━━━ DATASET CONTENT
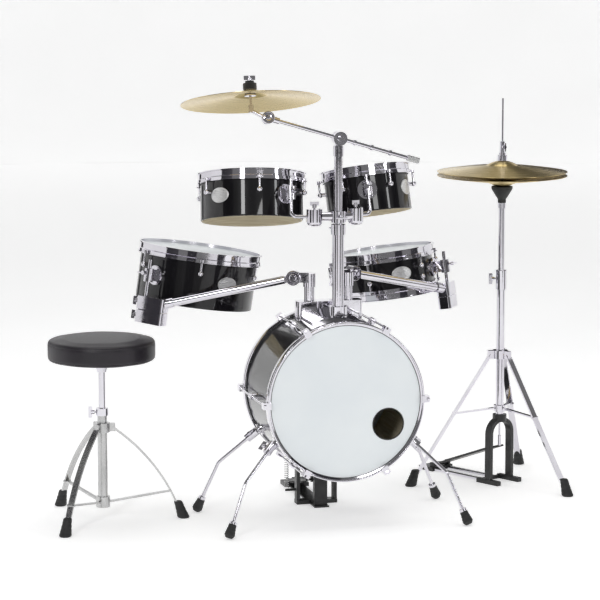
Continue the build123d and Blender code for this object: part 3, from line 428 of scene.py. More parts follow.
# %% Camera
CAMERA_TURN, CAMERA_RISE = math.radians(-14.287), math.radians(8.323)
CAMERA_DISTANCE = 8.15
LENS = 164.5
bass_centre = middle("bass_shell")
aim = Vector(bass_centre) + Vector((-0.0775, 0.085, 0.269))
back = Vector((math.sin(CAMERA_TURN) * math.cos(CAMERA_RISE),
               -math.cos(CAMERA_TURN) * math.cos(CAMERA_RISE), math.sin(CAMERA_RISE)))
camera_data = bpy.data.cameras.new("camera")
camera_data.lens = LENS
camera_data.sensor_width = 36.0
camera_data.clip_end = 100
camera = bpy.data.objects.new("camera", camera_data)
camera.location = aim + back * CAMERA_DISTANCE
camera.rotation_euler = back.to_track_quat("Z", "Y").to_euler()
bpy.context.scene.collection.objects.link(camera)
bpy.context.scene.camera = camera


# %% Light, backdrop and cards
def soft_box(name, place, aim_at, width, height, power, colour=(1, 1, 1)):
    """Rectangular area light that faces a point."""
    data = bpy.data.lights.new(name, "AREA")
    data.shape, data.size, data.size_y, data.energy, data.color = "RECTANGLE", width, height, power, colour
    light = bpy.data.objects.new(name, data)
    light.location = place
    light.rotation_euler = (Vector(place) - Vector(aim_at)).to_track_quat("Z", "Y").to_euler()
    bpy.context.scene.collection.objects.link(light)


def card(name, centre, width, height, turn, material):
    c, s = math.cos(turn), math.sin(turn)
    x = np.array([-1, 1, 1, -1]) * width / 2
    z = np.array([0, 0, 1, 1]) * height
    corners = np.stack([centre[0] + x * c, centre[1] + x * s, z], -1)
    mesh = bpy.data.meshes.new(name)
    mesh.from_pydata(corners.tolist(), [], [[0, 1, 2, 3]])
    mesh.materials.append(material)
    item = bpy.data.objects.new(name, mesh)
    item.visible_camera = item.visible_diffuse = item.visible_shadow = False
    bpy.context.scene.collection.objects.link(item)


def studio_sector(name, profile, first, last, material):
    """Part of the round backdrop: radius and height along the profile, turned between two angles."""
    a = np.radians(np.linspace(first, last, 73))
    r, z = profile[:, :1], np.repeat(profile[:, 1:], len(a), axis=1)
    item = grid_piece(name, np.stack([r * np.cos(a), r * np.sin(a), z], -1), closed_columns=False)
    item.data.materials.append(material)
    return item


def studio():
    """Round floor and walls in pale paper, soft boxes, dark cards and a dim white sky."""
    paper, tree, p = shader("studio_paper", Roughness=0.9)
    p.inputs["Specular IOR Level"].default_value = 0.1
    feed(tree, p, "Base Color", noise(tree, 2, 2), [(0.3, 0.90), (0.7, 0.93)])
    p.inputs["Emission Color"].default_value = (1, 1, 1, 1)
    p.inputs["Emission Strength"].default_value = 0.43
    wall = np.linspace(0, np.pi / 2, 16)
    bend = np.stack([11 + 3 * np.sin(wall), 3 - 3 * np.cos(wall)], -1)
    profile = np.concatenate([bend, [[14, 6], [14, 9]]])
    studio_sector("studio_floor", np.stack([np.linspace(0, 11, 12), np.zeros(12)], -1), 0, 360, paper)
    studio_sector("studio_sweep", profile, -20, 200, paper)
    front_wall = studio_sector("studio_front_wall", profile, 200, 340, paper)
    front_wall.visible_glossy = front_wall.visible_diffuse = front_wall.visible_shadow = False
    black, _, _ = shader("studio_flag", Base_Color=(0.02, 0.018, 0.024, 1), Roughness=0.8)
    for name, x, y, width, height, turn in (
            ("flag_left", -3.6, -1.6, 2.4, 3.2, 66), ("flag_right", 3.9, -1.9, 2.4, 3.2, -66),
            ("flag_back", 1.9, 3.2, 0.9, 3.0, 12), ("flag_back_left", -1.7, 3.2, 0.9, 3.0, -12),
            ("flag_front_left", -2.5, -4.1, 1.4, 2.4, -28), ("flag_front_right", 2.1, -4.4, 1.5, 2.4, 20)):
        card(name, (x, y), width, height, math.radians(turn), black)
    soft_box("key", (-3.6, -5.2, 3.2), (0, 0, 0.7), 0.9, 2.8, 90)
    soft_box("front", (0.6, -9.6, 3.6), (0, 0, 0.6), 2.2, 1.2, 60)
    soft_box("fill", (4.2, -4.6, 2.6), (0, 0, 0.6), 0.6, 2.6, 40, (0.97, 0.98, 1.0))
    soft_box("top", (0.0, 0.4, 4.6), (0, 0, 0.4), 3.6, 3.0, 78)
    world = bpy.data.worlds.new("sky")
    world.use_nodes = True
    world.node_tree.nodes["Background"].inputs["Color"].default_value = (1, 1, 1, 1)
    world.node_tree.nodes["Background"].inputs["Strength"].default_value = 0.20
    bpy.context.scene.world = world
    bpy.context.scene.view_settings.view_transform = "Standard"


studio()
print("camera at", [round(v, 3) for v in camera.location])

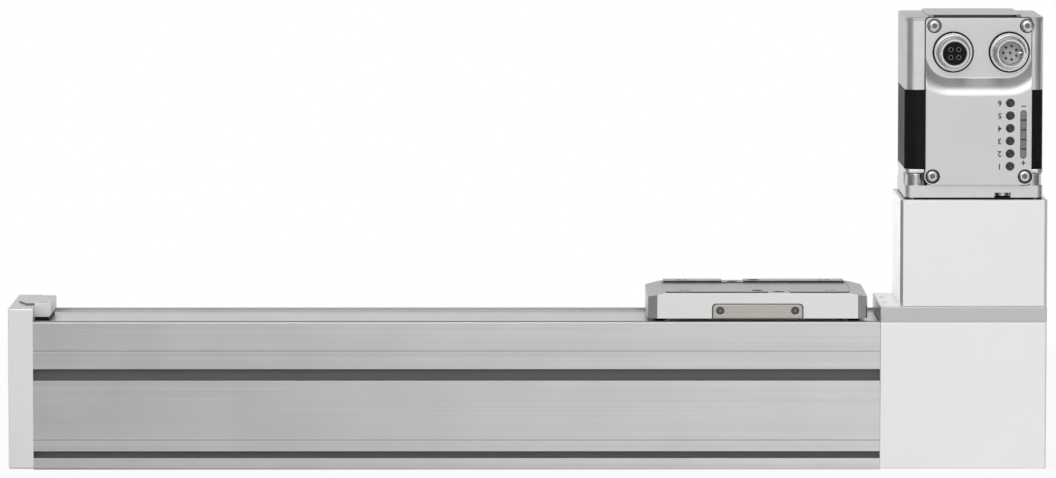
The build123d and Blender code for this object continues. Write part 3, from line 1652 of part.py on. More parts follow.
━━━━━━
WHAT THE TASK ASKS →
Give the entries once more, exactly as they appear.

PROBLEM SOLUTION →
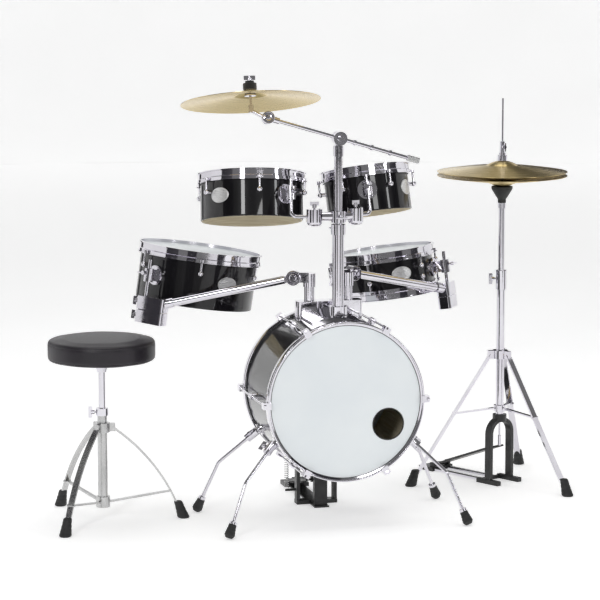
Continue the build123d and Blender code for this object: part 3, from line 428 of scene.py. More parts follow.
# %% Camera
CAMERA_TURN, CAMERA_RISE = math.radians(-14.287), math.radians(8.323)
CAMERA_DISTANCE = 8.15
LENS = 164.5
bass_centre = middle("bass_shell")
aim = Vector(bass_centre) + Vector((-0.0775, 0.085, 0.269))
back = Vector((math.sin(CAMERA_TURN) * math.cos(CAMERA_RISE),
               -math.cos(CAMERA_TURN) * math.cos(CAMERA_RISE), math.sin(CAMERA_RISE)))
camera_data = bpy.data.cameras.new("camera")
camera_data.lens = LENS
camera_data.sensor_width = 36.0
camera_data.clip_end = 100
camera = bpy.data.objects.new("camera", camera_data)
camera.location = aim + back * CAMERA_DISTANCE
camera.rotation_euler = back.to_track_quat("Z", "Y").to_euler()
bpy.context.scene.collection.objects.link(camera)
bpy.context.scene.camera = camera


# %% Light, backdrop and cards
def soft_box(name, place, aim_at, width, height, power, colour=(1, 1, 1)):
    """Rectangular area light that faces a point."""
    data = bpy.data.lights.new(name, "AREA")
    data.shape, data.size, data.size_y, data.energy, data.color = "RECTANGLE", width, height, power, colour
    light = bpy.data.objects.new(name, data)
    light.location = place
    light.rotation_euler = (Vector(place) - Vector(aim_at)).to_track_quat("Z", "Y").to_euler()
    bpy.context.scene.collection.objects.link(light)


def card(name, centre, width, height, turn, material):
    c, s = math.cos(turn), math.sin(turn)
    x = np.array([-1, 1, 1, -1]) * width / 2
    z = np.array([0, 0, 1, 1]) * height
    corners = np.stack([centre[0] + x * c, centre[1] + x * s, z], -1)
    mesh = bpy.data.meshes.new(name)
    mesh.from_pydata(corners.tolist(), [], [[0, 1, 2, 3]])
    mesh.materials.append(material)
    item = bpy.data.objects.new(name, mesh)
    item.visible_camera = item.visible_diffuse = item.visible_shadow = False
    bpy.context.scene.collection.objects.link(item)


def studio_sector(name, profile, first, last, material):
    """Part of the round backdrop: radius and height along the profile, turned between two angles."""
    a = np.radians(np.linspace(first, last, 73))
    r, z = profile[:, :1], np.repeat(profile[:, 1:], len(a), axis=1)
    item = grid_piece(name, np.stack([r * np.cos(a), r * np.sin(a), z], -1), closed_columns=False)
    item.data.materials.append(material)
    return item


def studio():
    """Round floor and walls in pale paper, soft boxes, dark cards and a dim white sky."""
    paper, tree, p = shader("studio_paper", Roughness=0.9)
    p.inputs["Specular IOR Level"].default_value = 0.1
    feed(tree, p, "Base Color", noise(tree, 2, 2), [(0.3, 0.90), (0.7, 0.93)])
    p.inputs["Emission Color"].default_value = (1, 1, 1, 1)
    p.inputs["Emission Strength"].default_value = 0.43
    wall = np.linspace(0, np.pi / 2, 16)
    bend = np.stack([11 + 3 * np.sin(wall), 3 - 3 * np.cos(wall)], -1)
    profile = np.concatenate([bend, [[14, 6], [14, 9]]])
    studio_sector("studio_floor", np.stack([np.linspace(0, 11, 12), np.zeros(12)], -1), 0, 360, paper)
    studio_sector("studio_sweep", profile, -20, 200, paper)
    front_wall = studio_sector("studio_front_wall", profile, 200, 340, paper)
    front_wall.visible_glossy = front_wall.visible_diffuse = front_wall.visible_shadow = False
    black, _, _ = shader("studio_flag", Base_Color=(0.02, 0.018, 0.024, 1), Roughness=0.8)
    for name, x, y, width, height, turn in (
            ("flag_left", -3.6, -1.6, 2.4, 3.2, 66), ("flag_right", 3.9, -1.9, 2.4, 3.2, -66),
            ("flag_back", 1.9, 3.2, 0.9, 3.0, 12), ("flag_back_left", -1.7, 3.2, 0.9, 3.0, -12),
            ("flag_front_left", -2.5, -4.1, 1.4, 2.4, -28), ("flag_front_right", 2.1, -4.4, 1.5, 2.4, 20)):
        card(name, (x, y), width, height, math.radians(turn), black)
    soft_box("key", (-3.6, -5.2, 3.2), (0, 0, 0.7), 0.9, 2.8, 90)
    soft_box("front", (0.6, -9.6, 3.6), (0, 0, 0.6), 2.2, 1.2, 60)
    soft_box("fill", (4.2, -4.6, 2.6), (0, 0, 0.6), 0.6, 2.6, 40, (0.97, 0.98, 1.0))
    soft_box("top", (0.0, 0.4, 4.6), (0, 0, 0.4), 3.6, 3.0, 78)
    world = bpy.data.worlds.new("sky")
    world.use_nodes = True
    world.node_tree.nodes["Background"].inputs["Color"].default_value = (1, 1, 1, 1)
    world.node_tree.nodes["Background"].inputs["Strength"].default_value = 0.20
    bpy.context.scene.world = world
    bpy.context.scene.view_settings.view_transform = "Standard"


studio()
print("camera at", [round(v, 3) for v in camera.location])

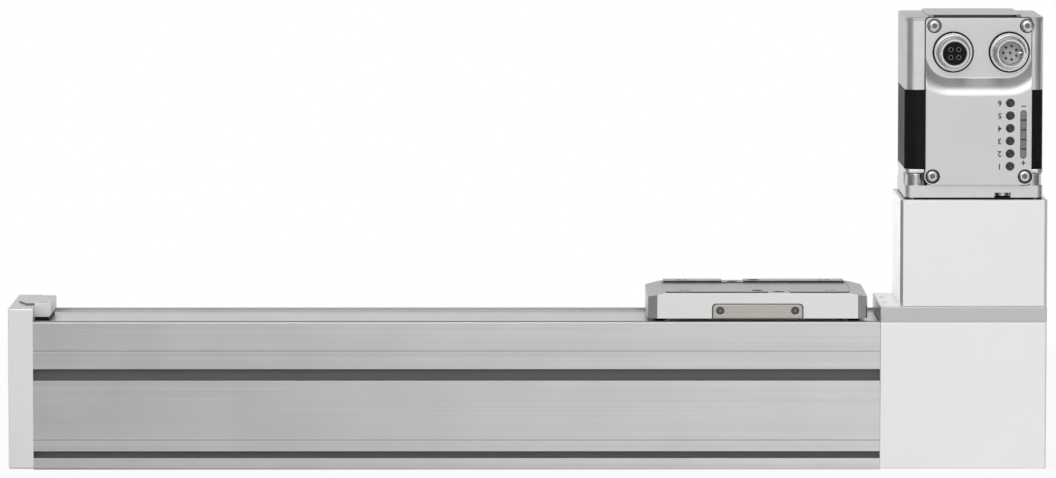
The build123d and Blender code for this object continues. Write part 3, from line 1652 of part.py on. More parts follow.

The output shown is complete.